The vicious deconstruction and demolition by Post-Modernity is not something to be utterly rejected. Christ is the unassailable Word, but all other idolatrous words spoken against will collapse. The project of Apollo, which is the project of speculative philosophy and culture fabrication, won’t stand up against his brother god. Dionysus’ madness is an onslaught upon the shaky pillars of the Apollonian Temple. But thanks be to God that Christ is both True Wisdom and True Joy, overcoming all pagan conceptions with a deeper music and a richer wine.
And it’s for this reason that I ask, in defense of Beauty, if desire and appetite is mere fancy, subjective appreciation, and constituted only by belly and hunger? By this I’m asking: is Beauty an objective Outsider who seizes us, or is it internally generated lust for the passive object before it?
The reality, as I’d see it, is a qualified yes. Beauty is a Person, an objective movement that seizes us, whose imprint can knock us over. Yet, this is not inherent in fallen and sinful man. We have a belly-god who directs us to slobber and lurch. Both points are true, but not because of a Post-Modern deconstruction. Instead, Post-Modernism has shown how the Apollonian temple of refined taste is nothing more than dressed up and masqueraded hunger. Feurbach’s critique, that all talk of god is Human desire projected up, levels the land of all our attempts to reach up. We stumble in the dark looking for answers.
Our society’s embrace of Consumerism, becoming more and more comprehensive and internal, is an opportunistic embrace of the Fall. We are bombarded with images, advertisements, scenery, pornography, bloodshed, saccharine emotion etc. It is so overwhelming that our ability to taste changes as a result. It’s always been like this, but never at this level. Goebbels would die from glee in seeing the American Media-Complex.
We are recondition to think only in terms of buying, using, consuming. Man is only a complex beast of many hungers. Some are base (sex, food, drink), some are higher (family, fashion, sport) and some appeal to a synthetic climax of Humanity (spirit, god, ultimate concern). Tillich may have thought man is driven by an ultimate concern, an anxiety over death and destiny. Ad Men have flipped this in the guise of Oprah books.
While this is all true, it is only conditioned by the Fall. While Man’s attempt to universalize are, by nature, oppressive, this does not eradicate the reality of a true aesthetic. If God is the one whom we taste and see that He is good, the one who promises flowing rivers of milk and honey, then we are wrong to think man’s god is only the stomach.

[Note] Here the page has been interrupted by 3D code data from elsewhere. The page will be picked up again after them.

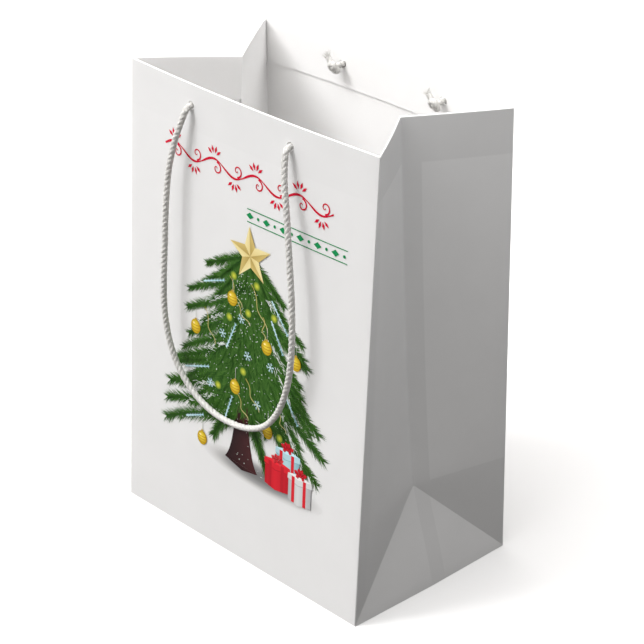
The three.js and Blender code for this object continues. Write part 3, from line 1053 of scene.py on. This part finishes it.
for up in (194.6, 201.4):
    scroll.stroke([(x, up) for x in spaced(3, 72, 24)], (0.5, 0.5), (leaf_green, leaf_green))
scroll.lay()

# ---------------------------------------------------------------------------------------------
# Studio. A pale plain floor inside a white surround, soft lamps at the front left and overhead, a
# small one over the right gusset, and a white glow that is strongest from the left.
bpy.ops.object.select_all(action="DESELECT")
bpy.ops.mesh.primitive_plane_add(size=12)
floor = bpy.context.active_object
floor.name = "floor"
floor_finish, tree, shader = new_material("floor")
feed(tree, shader, {"Base Color": (0.93, 0.93, 0.93, 1), "Roughness": 0.9})
floor.data.materials.append(floor_finish)
floor.visible_diffuse = False

bpy.ops.object.select_all(action="DESELECT")
bpy.ops.mesh.primitive_cylinder_add(
    vertices=96, radius=5.9, depth=10, end_fill_type="NOTHING", location=(0, 0, 4))
backdrop = bpy.context.active_object
backdrop.name = "backdrop"
backdrop_finish, tree, shader = new_material("backdrop")
feed(tree, shader, {"Emission Color": (1, 1, 1, 1), "Emission Strength": 0.9})
backdrop.data.materials.append(backdrop_finish)
backdrop.visible_diffuse = backdrop.visible_glossy = backdrop.visible_shadow = False


def soft_light(name, place, aim, size, power):
    light = bpy.data.lights.new(name, "AREA")
    light.size = size
    light.energy = power
    lamp = bpy.data.objects.new(name, light)
    lamp.location = place
    lamp.rotation_euler = (Vector(aim) - Vector(place)).to_track_quat("-Z", "Y").to_euler()
    bpy.context.scene.collection.objects.link(lamp)


soft_light("key", (-1.2, -1.7, 2.5), (0, 0, 0.12), 1.2, 70)
soft_light("overhead", (-0.3, -0.7, 2.7), (0, 0, 0), 2.2, 46)
soft_light("fill", (0.36, 0.10, 0.50), (0.09, 0, 0.24), 0.25, 0.78)
world = bpy.data.worlds.new("surround")
world.use_nodes = True
tree = world.node_tree
heading = add_node(tree, "TexCoord")
toward = add_node(tree, "VectorMath", operation="DOT_PRODUCT")
feed(tree, toward, {0: heading.outputs["Generated"], 1: Vector((-0.7, -0.3, 0.6)).normalized()})
glow = add_node(tree, "MapRange", {
    "Value": toward.outputs["Value"], "From Min": -0.7, "From Max": 0.8, "To Min": 0.0, "To Max": 0.94})
feed(tree, tree.nodes["Background"], {"Color": (1, 0.97, 0.945, 1), "Strength": glow.outputs[0]})
bpy.context.scene.world = world
bpy.context.scene.view_settings.view_transform = "Standard"
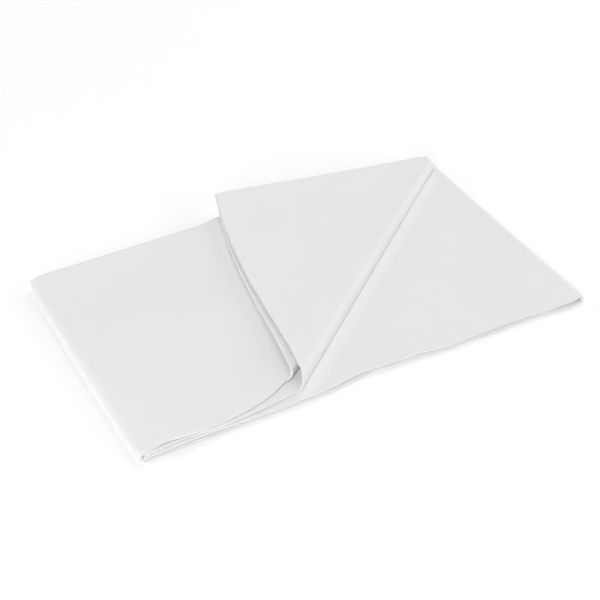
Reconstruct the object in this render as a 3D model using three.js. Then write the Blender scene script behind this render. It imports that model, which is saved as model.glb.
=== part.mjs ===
// A long plain scarf, folded in to the middle from both ends and then doubled,
// with the near right corner of its upper two plies turned back over the packet.
// Millimetres, +X along the packet, +Y away from the open near edges, +Z up.
// The origin is the middle of the footprint, on the surface that the scarf lies on.

import * as THREE from "three";

// Driving dimensions of the packet
const PACKET_DEPTH = 260;
const CLOTH_THICKNESS = 1.8;

// Where the folds at its two ends reach to, at the near and at the far edge
const LEFT_FOLD = { near: -8.5, far: -6 };
const RIGHT_FOLD = { near: 440.5, far: 436 };

// Height of the middle of each ply over the surface, where the packet lies quiet
const PLY_HEIGHT = { bottom: 0.9, lower: 3.9, upper: 6.9, top: 9.7 };

// Where the two cut ends lie, hidden inside the outer fold
const UPPER_END = { near: 0.5, far: 3.5 };
const LOWER_END = { near: -1, far: 1.5 };

// How far the outer fold at the left and the lower fold at the right curve outward
const OUTER_FOLD_REACH = 11;
const LOWER_FOLD_REACH = { near: 3.6, far: 1.4 };
const LOWER_FOLD_LOFT = 1.5;
const LOWER_FOLD_LOFT_LENGTH = 13;

// Folds are rounded off where they run out at the cloth's long edges
const CORNER_ROUNDING = 2;
const CORNER_SPREAD = 0.03;

// The diagonal fold: from the near edge to a little short of the far right corner
const FOLD_NEAR = new THREE.Vector2(128, 0);
const FOLD_FAR = new THREE.Vector2(425, 242.8);
const LOOP_RADIUS = { near: 2.8, far: 1.9 };

// The loops sag under their own weight, and the outer one's foot is pressed down on the ply below
const LOOP_SAG = { upper: 0.5, top: 0.3 };
const FOLD_PRESS = 0.5;

// Where each ply's near edge meets the diagonal fold, and how far its loop stands back there
const LOOP_START = { upper: 13, top: 24 };
const LOOP_SETBACK = { upper: 0, top: 10 };
const LOOP_SETBACK_LENGTH = 45;

// The turned back flap: its rolled edge runs from its tip, past a bend, to its end
const FLAP_TIP = new THREE.Vector3(202.5, 287.5, 17);
const FLAP_BEND = new THREE.Vector3(416, 254.5, 12.6);
const FLAP_END = new THREE.Vector3(428.5, 251, 12.3);
const FLAP_BEND_PLACE = 0.88;
const FLAP_EDGE_SAG = 2;
const FLAP_PLY_PITCH = 2.8;
const FLAP_SIDE_BOW = 7;

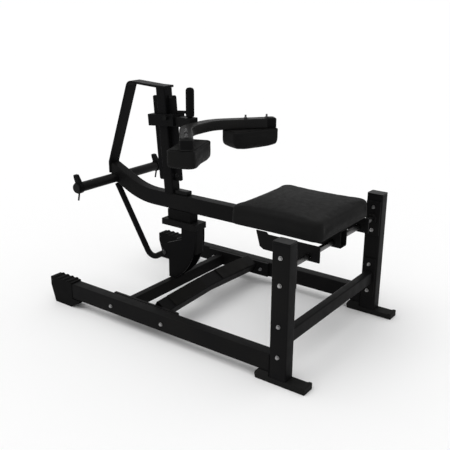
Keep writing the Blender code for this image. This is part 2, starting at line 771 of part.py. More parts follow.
# The stop post and the safety catch
def build_post(frame, black, rubber, steel):
    """The post that carries the lever's stop, and the pivot of the safety catch."""
    stem_low = rail_low + cross_tube_tall + seat_gap
    add("post_stem", box_tube(bmesh.new(), 2, stem_low, stem_top, (stem_x, 0.0),
                              (cross_tube_deep, frame_tube_wide)), black, frame)
    neck = bmesh.new()
    neck_middle = ((neck_front_x + neck_rear_x) / 2, 0.0)
    box_tube(neck, 2, neck_low, stop_plate_low + stop_plate_thick / 2, neck_middle,
             (neck_rear_x - neck_front_x, frame_tube_wide))
    head = add("stop_head", neck, black, frame)
    plate = block(bmesh.new(), (stem_x - stop_plate_ahead, stem_x + stop_plate_behind),
                  (-stop_plate_half, stop_plate_half), (stop_plate_low, stop_plate_high))
    join(head, plate, "stop_plate")
    cheek_low = stem_low + cheek_above
    cheek_top = stop_plate_low - seat_gap
    stem_front_x = stem_x - cross_tube_deep / 2
    stem_rear_x = stem_x + cross_tube_deep / 2
    ear_low_z = catch_pivot_z - cheek_ear * 1.2
    sweep = math.acos(1 - (neck_rear_x - stem_rear_x - cheek_toe) / cheek_sweep)
    outline = [(stem_front_x, cheek_low), (stem_rear_x, cheek_low)]
    outline += arc((neck_rear_x - cheek_sweep, cheek_low + cheek_rise + cheek_sweep * math.sin(sweep)),
                   cheek_sweep, -sweep, 0.0, 8)
    outline += [(neck_rear_x, cheek_top), (neck_front_x, cheek_top),
                (neck_front_x, cheek_top - cheek_slot), (stem_x + 0.031, catch_pivot_z + 0.080),
                (catch_pivot_x + 0.020, catch_pivot_z + 0.057),
                (catch_pivot_x - cheek_ear, catch_pivot_z - cheek_ear * 0.9),
                (catch_pivot_x - cheek_ear * 0.9, ear_low_z), (stem_front_x, ear_low_z)]
    for side, sign in SIDES:
        faces = sorted((sign * (cheek_gap_half + seat_gap),
                        sign * (cheek_gap_half + seat_gap + cheek_thick)))
        cheek = soften(add(f"post_cheek_{side}", slab(bmesh.new(), outline, 1, *faces), black, frame),
                       0.0012)
        cut(cheek, rod(bmesh.new(), (catch_pivot_x, sign * cheek_gap_half - cut_over, catch_pivot_z),
                       (catch_pivot_x, sign * cheek_gap_half + cut_over, catch_pivot_z),
                       catch_pin_radius + seat_gap), f"cut_cheek_{side}")
    bumper = block(bmesh.new(), (stem_x - bumper_ahead, stem_x + bumper_behind),
                   (-bumper_half, bumper_half), (stop_plate_high + seat_gap, bumper_high))
    soften(add("stop_bumper", bumper, rubber, frame), bumper_round, 3)
    reach = cheek_gap_half + 2 * seat_gap + cheek_thick
    start = -reach - catch_pin_head_high / 2
    pin = add("catch_pin", rod(bmesh.new(), (catch_pivot_x, start, catch_pivot_z),
                               (catch_pivot_x, reach + bolt_end, catch_pivot_z), catch_pin_radius, 20),
              steel, frame)
    join(pin, rod(bmesh.new(), (catch_pivot_x, -reach, catch_pivot_z),
                  (catch_pivot_x, -reach - catch_pin_head_high, catch_pivot_z),
                  catch_pin_head_radius, 20), "catch_pin_head")
    smooth(pin)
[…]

In Biblical Typology, while the Land was fruitful and good to the Israelites, it pointed out to a fulfillment, which is revealed to be found in Christ. He is our bounty and our good, our portion and our plenty. And lest we be duped by our conditioning, He is God and is not able to be boxed. In finding Him and grabbing His robe, we are mastered. Desire is fulfilled in the Beauty He reveals.
Yet He comes as ugly and bloody. This is not contradictory, but rather, a paradoxical revelation. It is in sacrifice that we see the fullness of God. It is not emptiness as such, but seeing Christ, the Prince of Glory, take the shape of a servant, that sets our souls ablaze. Christ awakens us, allured by the honey-power of the Spirit, to reshape our twisted hearts around Him.
It’s not that Beauty is not real, He is. And we need Beauty Himself to teach us anew, reshaping our desires around what is true and what is good. This is true in the aesthetic, where we give glory to God in seeing the Creation worship Him. Whether it’s in the trees or the rocks, in a painting or music, we praise God for the shallow joy. This is not an endorsement for a particular culture, which is the Constantinian synthesis, Christ’s Church turned into an Apollonian Temple to demons. It is a wide and rejoicing evaluation. Whatever lifts our hearts and imaginations to the Lord Jesus, revealed in Scripture, ought to be received with praise.
But this sense of beauty also reaches over into the ethical and the true. The Fruits(!) of the Spirit are pleasing to God and to the heart renewed. We probably will never see this fully in this life, but when we rejoice to witness love, compassion, peace etc., we are appreciating the beauty of the good.
There are many other places this could be thought out and unrolled. But it is our work as God’s People to be mastered by Christ, to seek Him and rejoice in what He rejoices in. For God is the God of wine, salt, honey, breasts, hair, eyes, kittens, and so much more. To call this list vulgar is to deny a good creation. We live in a fall and our corrupted hearts twist these. Under the domain of Adam, even the fruits become rotten. Wisdom becomes deceit, peace becomes sloth, patience becomes indifference, faith becomes grasping, love becomes lust.
Let us taste Jesus, see that He is good, and live conformed to His life. He is the Lord of the Resurrection. He is the Light that opens eyes. He is Word that unstops ears. He is Bread and Wine that give us fullness. He is the Beautiful Lord. Amen.